Among those hundreds of others we learn, too, about self-styled Mormon prophet Jeffrey Lundgren: After slaying five of his followers -- the Avery family -- for "disloyalty" in 1989, the polygamous Lundgren became furious at his first wife for disliking his second. As punishment, "he forced [his first wife] Alice to rub his feces around his genitals and then to perform oral sex, swallowing some of the feces in the process."

Stone finds it "ironic" that Lundgren was later executed "for murdering the Averys, not for the crime of subjecting a fully conscious person, his own wife, to that degradation, [which is] to many people's way of thinking a worse crime" than quickly, "painlessly" shooting the five Averys in the backs of their heads.

Just so you'll know, that's not the only case of compulsory fecal ingestion recounted in this book. And just so you'll know, Stone claims to be shielding us from the worst of what he knows.

For example, he refused to transcribe for this book the audiotape that David Parker Ray played for the dozen-plus women he imprisoned in his "Toy Box," the New Mexico torture trailer where each was bound, suspended, fitted with a motorized "breast stretcher," and penetrated with live electrical devices for months before being slain.

Where does Philip Garrido rank on Stone's scale? His victim was a child. He planned her capture and captivity. He took pleasure in his power. (Charged with rape in 1976, Garrido told a cop that he could only reach sexual satisfaction by overpowering women; that now-retired Reno detective, Dan DeMaranville, told New York Daily News reporters last week that Garrido "should have been castrated while he was in prison.")

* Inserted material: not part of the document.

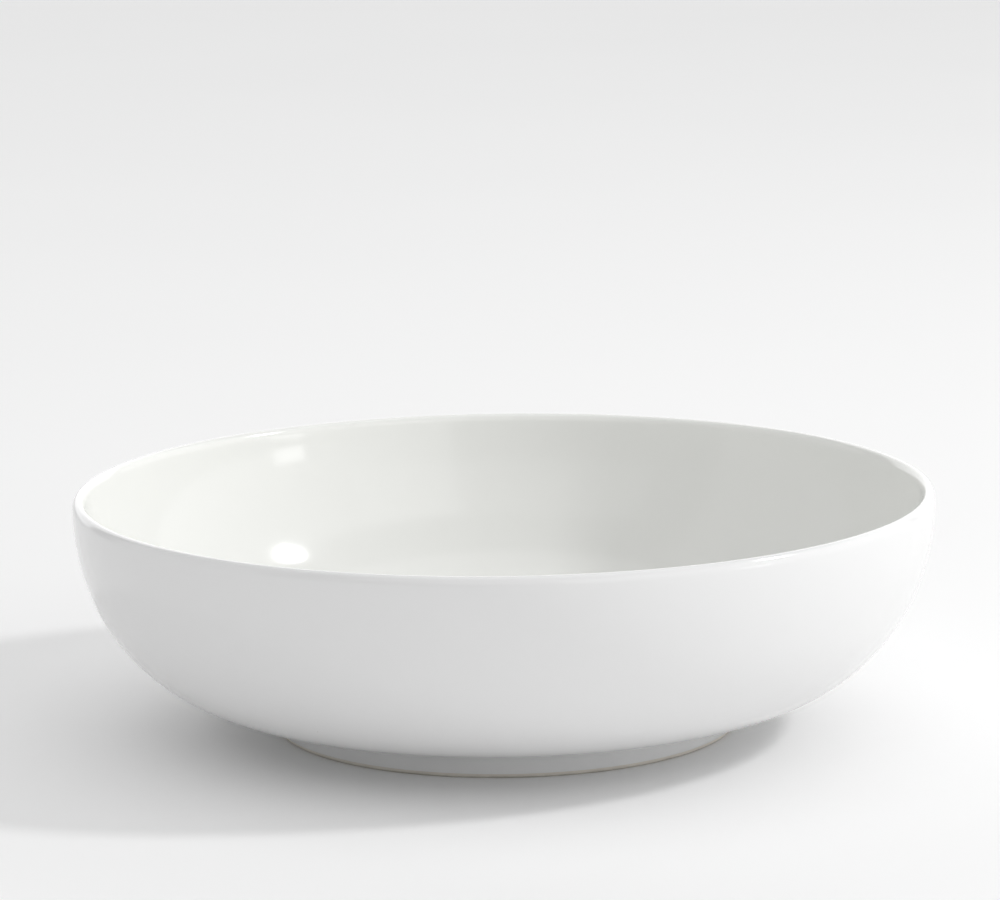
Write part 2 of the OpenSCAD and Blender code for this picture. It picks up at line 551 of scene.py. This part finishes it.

Is he sane? Garrido's blog, in which he proclaims that "the Creator has given me the ability to speak in the tongue of angels" and that "I, Phillip Garrido, have clearly demonstrated the ability to control sound with my mind and have developed a device for others to witness this phenomena by using a sound generator … to pronounce words through my own mental powers," suggests otherwise.

Where does he stand, compared to fetus thieves and school shooters and purveyors of genocide?

As I type this, police are searching for whoever slew eight people last weekend in a Georgia trailer park. Untold numbers of children are sustaining injuries at the hands of their caretakers. And somewhere in the world, another vanload of unwitting women has just been sold into slavery. Another A-people are out to disappear another B-people.

We might flinch at saying the E-word right out loud, but are so thronged, so swamped, so deluged with examples of it that it is a wonder we can even speak at all.